The Compartmentalization Problem
Real intelligence compartments don't just separate access—they separate knowledge of what exists. If Operation Blue needs database credentials, it shouldn't know Operation Red even has a database. Standard secret management approaches fail here because they assume a unified namespace where everything can be catalogued.
Vault's path-based structure seems perfect: /blue/db/password and /red/db/password look isolated. But the metadata leaks everything. Audit logs show who accessed what paths when. List operations reveal sibling secrets. Even failed authentication attempts expose naming conventions.
graph TD
A[Operator Blue] --> B{Vault Instance}
C[Operator Red] --> B
B --> D[/blue/secrets/]
B --> E[/red/secrets/]
F[Audit Logs] --> G[Metadata Exposure]
B --> F
The solution isn't better Vault policies. It's separate Vault instances per compartment, with different root certificates and zero shared infrastructure.
Network Isolation That Actually Works
Compartmentalized operations need their own secret stores, but they also need their own networks. Running multiple Vault clusters sounds expensive until you consider the alternative: a security violation that burns every operation simultaneously.
Each compartment gets its own Kubernetes cluster, its own service mesh, and its own Vault deployment. No shared ingress controllers. No shared DNS. No shared anything that could leak the existence of other compartments.
This creates operational overhead, but intelligence work isn't optimized for convenience.
The Break-Glass Dilemma
Something goes wrong during an operation. Your primary Vault instance is unreachable. In corporate environments, you'd escalate to whoever has root access.
Intelligence operations don't have that luxury. Break-glass procedures must maintain compartmentalization even during emergencies. This means pre-positioned offline secret bundles, physically secured and time-limited.

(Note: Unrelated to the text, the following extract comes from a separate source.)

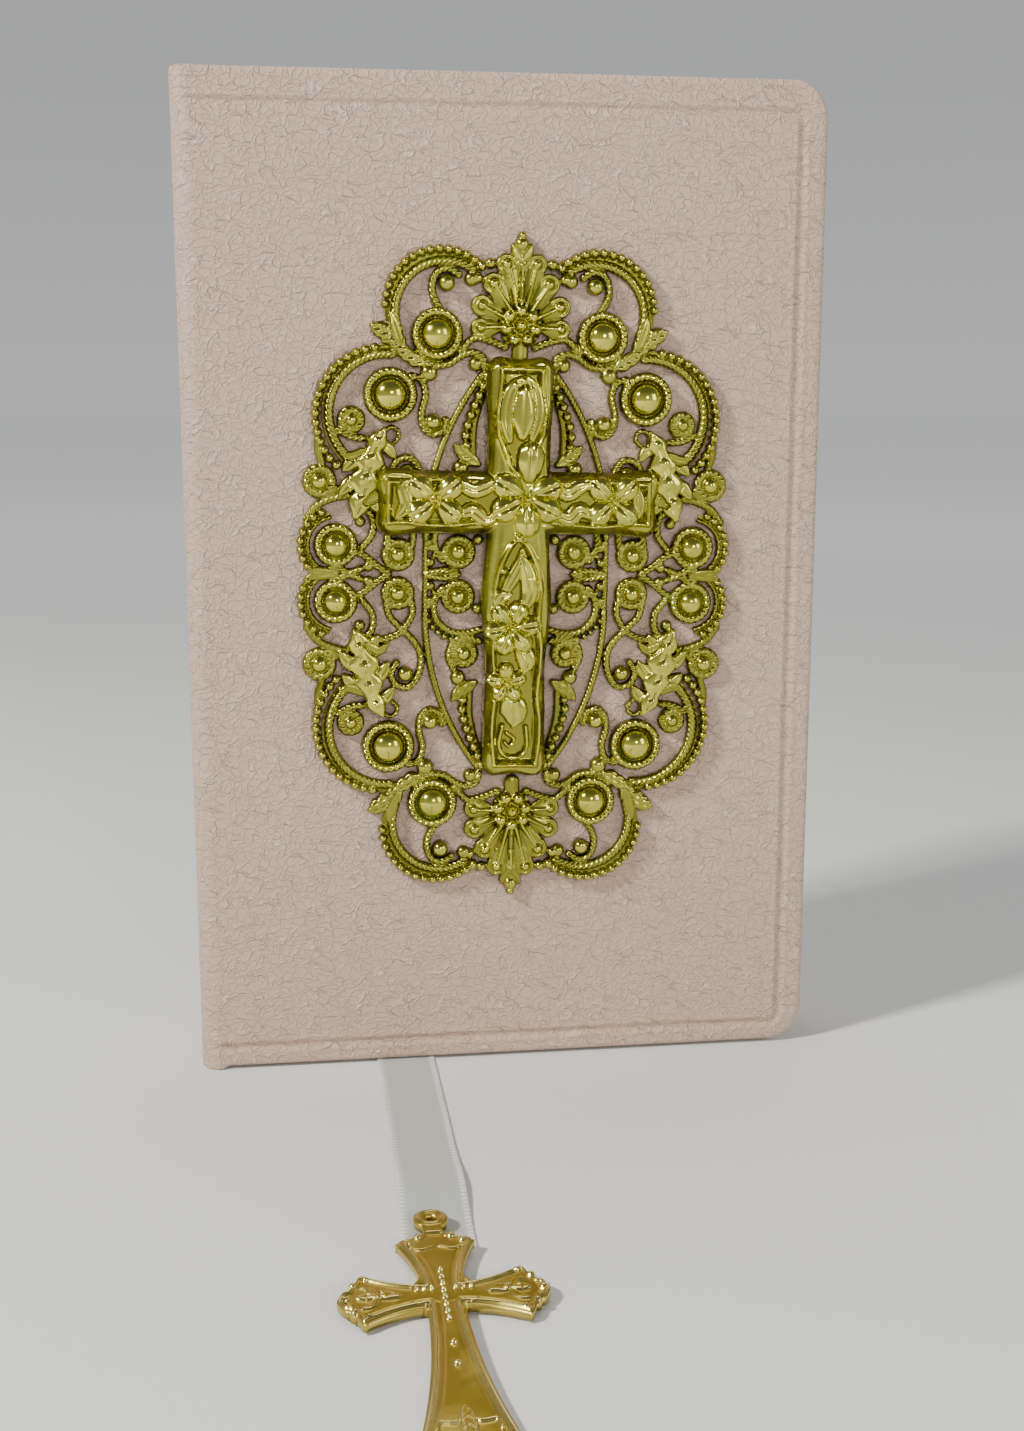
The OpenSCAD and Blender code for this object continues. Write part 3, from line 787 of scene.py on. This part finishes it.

We've seen teams try to solve this with Shamir's Secret Sharing across trusted operators. It sounds clever until you realize it requires operators from different compartments to coordinate—exactly what compartmentalization prevents.
Better approach: Each compartment has its own encrypted offline bundle, accessible through a separate authentication mechanism. USB keys work. So do air-gapped systems with pre-loaded secrets that expire after 72 hours.
Automation Without Exposure
Automating secret rotation in compartmentalized environments requires rethinking your entire approach to service discovery. Standard tools like Consul or etcd become information sharing vectors.
Services within a compartment can't discover services in other compartments, even if they're running identical software. This breaks most service mesh configurations and requires custom solutions.
One pattern that works: Each compartment runs its own complete stack, including databases, message queues, and external integrations. Expensive? Yes. Secure? Actually secure.
Monitoring and Alerting Boundaries
Your Prometheus instance can't scrape metrics from every compartment. Your log aggregation can't collect from every operation. Centralized monitoring violates the entire premise of compartmentalization.
Each compartment needs its own monitoring stack with its own alert destinations. This means accepting reduced visibility in exchange for operational security. Most DevOps engineers hate this tradeoff, but it's not optional in real intelligence work.
The key insight: Intelligence operations optimize for different things than commercial software. Your secret management strategy must reflect those priorities, even when it makes everything else harder.
Compartmentalization isn't just good security practice—it's what separates real intelligence operations from corporate role-playing. Your secret management either supports this reality or undermines it. Choose accordingly.